Am 17. Mai 1990 beschloss die Weltgesundheitsorganisation (WHO), Homosexualität aus ihrem Diagnoseschlüssel für Krankheiten zu streichen. Warum ist in Russland Homophobie immer noch so verbreitet?

Die Haupteigenschaft von Homophobie ist, dass sie Hass erzeugt, manchmal in sehr schrecklichen Formen. Aber man kann sie durchaus bekämpfen. Sie ist nicht "angeboren". In Holland wurden einst homosexuelle Kontakte mit dem Tod bestraft. In den USA, wo Menschen gleichen Geschlechts heiraten, gibt es keine Anzeichen dafür, dass das Land am Abgrund des Höllenfeuers steht. Im Gegenteil, die Gesellschaft ist lebendiger und freier.
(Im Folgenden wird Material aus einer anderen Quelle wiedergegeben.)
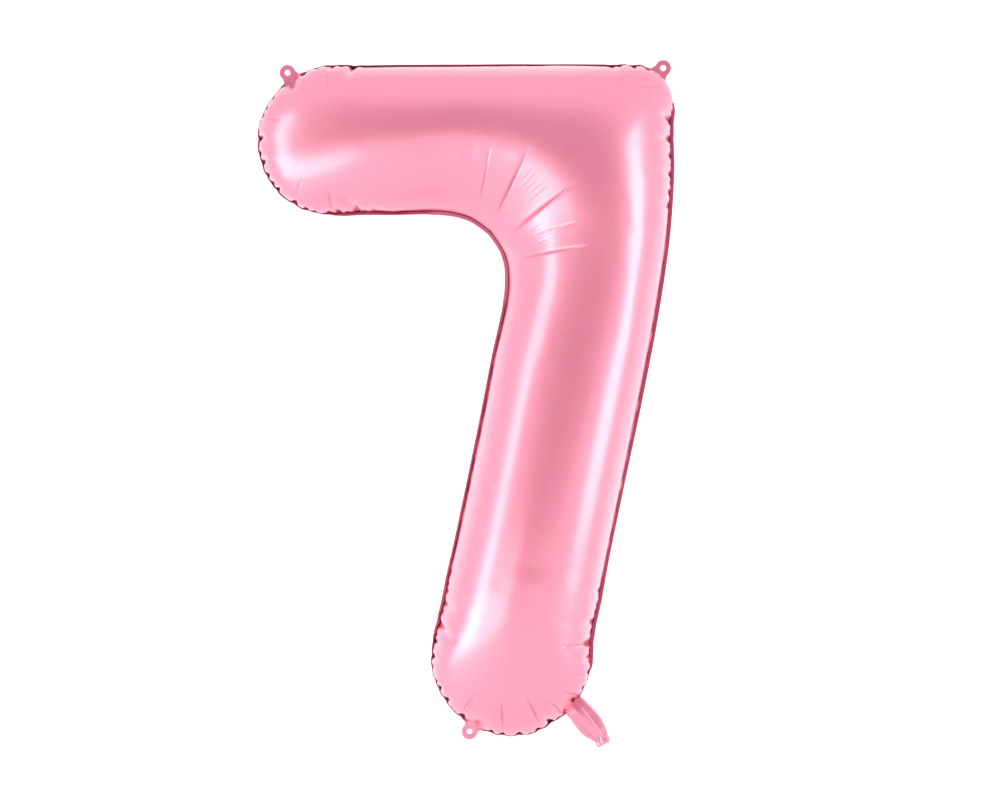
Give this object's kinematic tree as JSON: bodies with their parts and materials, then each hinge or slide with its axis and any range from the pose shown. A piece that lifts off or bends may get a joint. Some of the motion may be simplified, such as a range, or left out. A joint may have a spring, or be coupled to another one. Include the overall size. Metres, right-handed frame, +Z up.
{
  "type": "foil number balloon",
  "caption": "Inflated pink foil balloon in the shape of a 7: two film panels welded round the rim, three hanging tabs and a filling tail with a film valve.",
  "frame": {"origin": "midway between the centres of the two upper hanging holes, in the plane of the seam", "axes": "+X to the right of the number seen from the front, +Y to its back, +Z up; the seam lies in the plane Y = 0"},
  "size_m": [0.4768, 0.1786, 0.7886],
  "materials": {
    "foil": "pastel pink pearl lacquer over metallised film, glossy",
    "foil_tab": "the same film, two layers welded flat, glossy",
    "valve_film": "milky polyethylene film"
  },
  "bodies": {
    "envelope": {"front_panel": "foil", "back_panel": "foil", "valve_sleeve_front_film": "valve_film", "valve_sleeve_back_film": "valve_film"},
    "tab_upper_left": {"tab_upper_left": "foil_tab"},
    "tab_upper_right": {"tab_upper_right": "foil_tab"},
    "tab_lower": {"tab_lower": "foil_tab"},
    "tail": {"tail_front_film": "foil_tab", "tail_back_film": "foil_tab", "valve_mouth_front_film": "valve_film", "valve_mouth_back_film": "valve_film"}
  },
  "joints": [
    {"name": "tab_upper_left_bend", "type": "hinge", "parent": "envelope", "child": "tab_upper_left", "pos_m": [-0.21144, 0, -0.00868], "axis": [-0.8241, 0, -0.5664], "range_deg": [-90, 90], "stiffness_Nm_per_rad": 0.0002},
    {"name": "tab_upper_right_bend", "type": "hinge", "parent": "envelope", "child": "tab_upper_right", "pos_m": [0.21098, 0, -0.00285], "axis": [-0.7771, 0, 0.6293], "range_deg": [-90, 90], "stiffness_Nm_per_rad": 0.0002},
    {"name": "tab_lower_bend", "type": "hinge", "parent": "envelope", "child": "tab_lower", "pos_m": [-0.00325, 0, -0.75185], "axis": [0.8746, 0, -0.4848], "range_deg": [-90, 90], "stiffness_Nm_per_rad": 0.0002},
    {"name": "tail_bend", "type": "hinge", "parent": "envelope", "child": "tail", "pos_m": [0.11245, 0, -0.7304], "axis": [0.6428, 0, 0.766], "range_deg": [-90, 90], "stiffness_Nm_per_rad": 0.002}
  ]
}
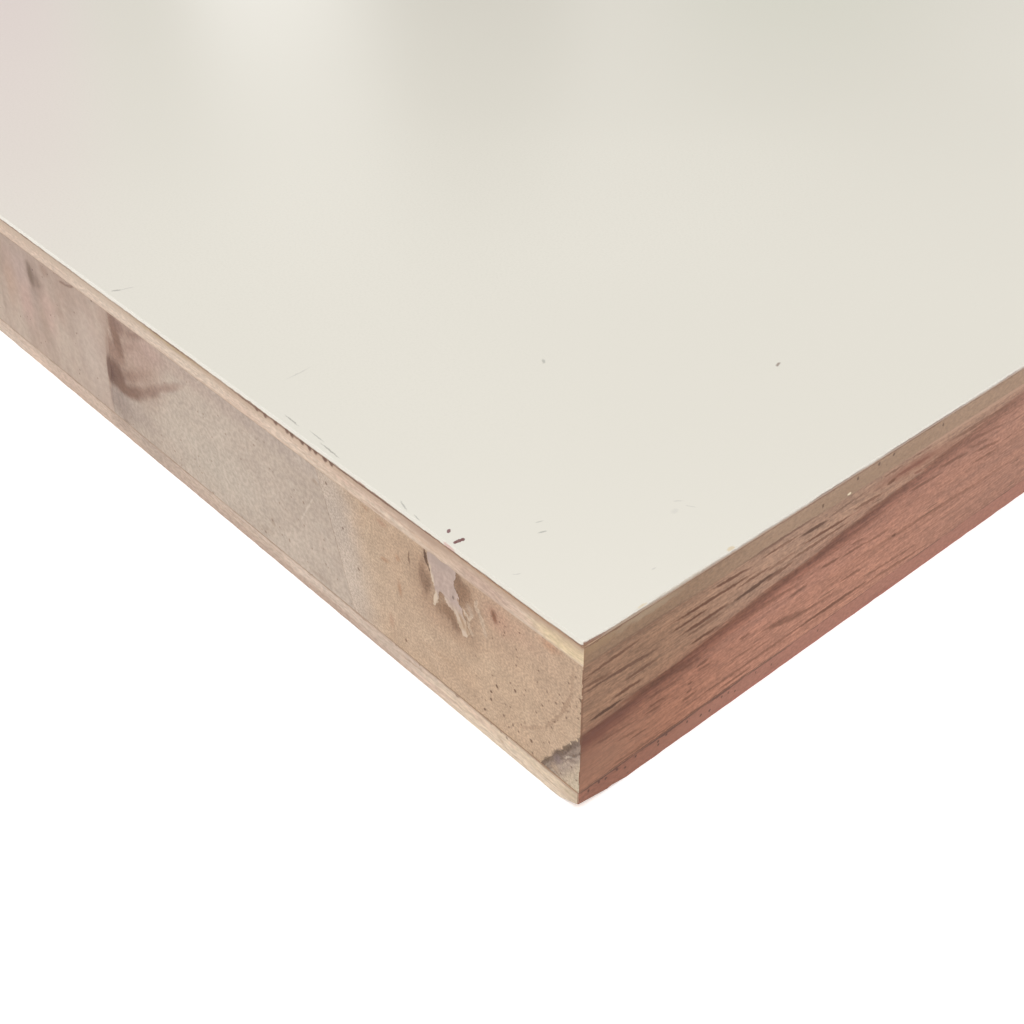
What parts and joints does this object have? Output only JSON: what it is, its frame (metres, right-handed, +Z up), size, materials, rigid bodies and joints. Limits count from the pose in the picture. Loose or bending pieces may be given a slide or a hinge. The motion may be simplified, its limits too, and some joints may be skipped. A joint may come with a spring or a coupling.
{
  "type": "blockboard sheet",
  "caption": "Flat blockboard sheet: a core of glued wood strips between two veneers, with a white laminate bonded to the face and bare wood on the other side.",
  "frame": {"origin": "centre of the underside, on the surface that the sheet lies on", "axes": "+X along the sheet's length and its core strips, +Y across its width, +Z up from the bare back to the laminate"},
  "size_m": [2.44, 1.22, 0.018],
  "materials": {
    "laminate": "warm white decorative laminate, satin, with a fine texture and a few small marks",
    "face_veneer": "light hardwood veneer, sawn and lightly sanded edge",
    "core_wood": "light hardwood strips, sawn end grain with pores",
    "back_veneer": "light hardwood veneer, sawn and lightly sanded edge"
  },
  "bodies": {
    "root": {"face_laminate": "laminate", "face_veneer": "face_veneer", "core_strip_01": "core_wood", "core_strip_02": "core_wood", "core_strip_03": "core_wood", "core_strip_04": "core_wood", "core_strip_05": "core_wood", "core_strip_06": "core_wood", "core_strip_07": "core_wood", "core_strip_08": "core_wood", "core_strip_09": "core_wood", "core_strip_10": "core_wood", "core_strip_11": "core_wood", "core_strip_12": "core_wood", "core_strip_13": "core_wood", "core_strip_14": "core_wood", "core_strip_15": "core_wood", "core_strip_16": "core_wood", "core_strip_17": "core_wood", "core_strip_18": "core_wood", "core_strip_19": "core_wood", "core_strip_20": "core_wood", "core_strip_21": "core_wood", "core_strip_22": "core_wood", "core_strip_23": "core_wood", "core_strip_24": "core_wood", "core_strip_25": "core_wood", "core_strip_26": "core_wood", "core_strip_27": "core_wood", "core_strip_28": "core_wood", "core_strip_29": "core_wood", "core_strip_30": "core_wood", "core_strip_31": "core_wood", "core_strip_32": "core_wood", "core_strip_33": "core_wood", "back_veneer": "back_veneer"}
  },
  "joints": []
}
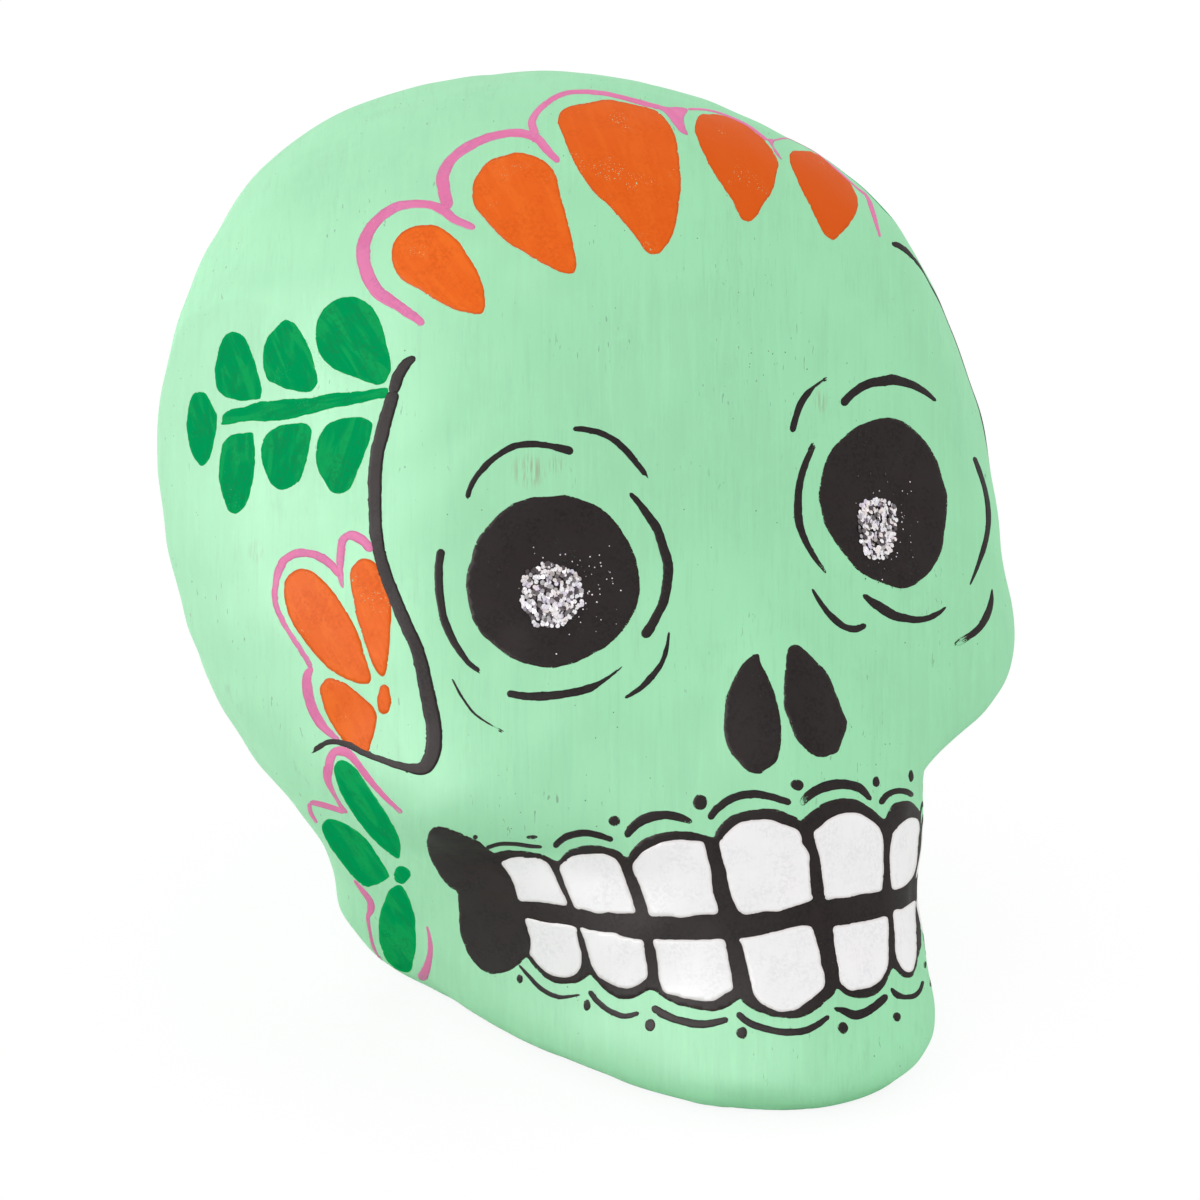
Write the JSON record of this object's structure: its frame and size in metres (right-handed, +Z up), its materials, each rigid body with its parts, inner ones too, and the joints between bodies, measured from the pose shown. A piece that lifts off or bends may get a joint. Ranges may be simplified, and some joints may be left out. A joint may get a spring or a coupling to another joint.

Ich glaube, wenn es in Russland keine gezielte homophobe Hetze gäbe, die Polizei professioneller und weniger korrupt und die Schulen aufklärungsfreundlicher wären, würden wir nicht über Homophobie in der russischen Gesellschaft reden, sondern über Homosexualität als etwas Selbstverständlichem. Wir haben in Russland eine spezifische Staatsmacht. Hass ist für sie ein ideales Mittel, um die eigenen Positionen zu halten.

Irina Roldugina ist eine russische Historikerin. Sie ist Dozentin für Geschichte an der Hochschule für Wirtschaft (Higher School of Economics University) in Moskau, eine der größten russischen Universitäten. Einer ihrer Forschungsschwerpunkte ist die Geschlechtergeschichte.

Das Gespräch führte Elina Ibragimowa.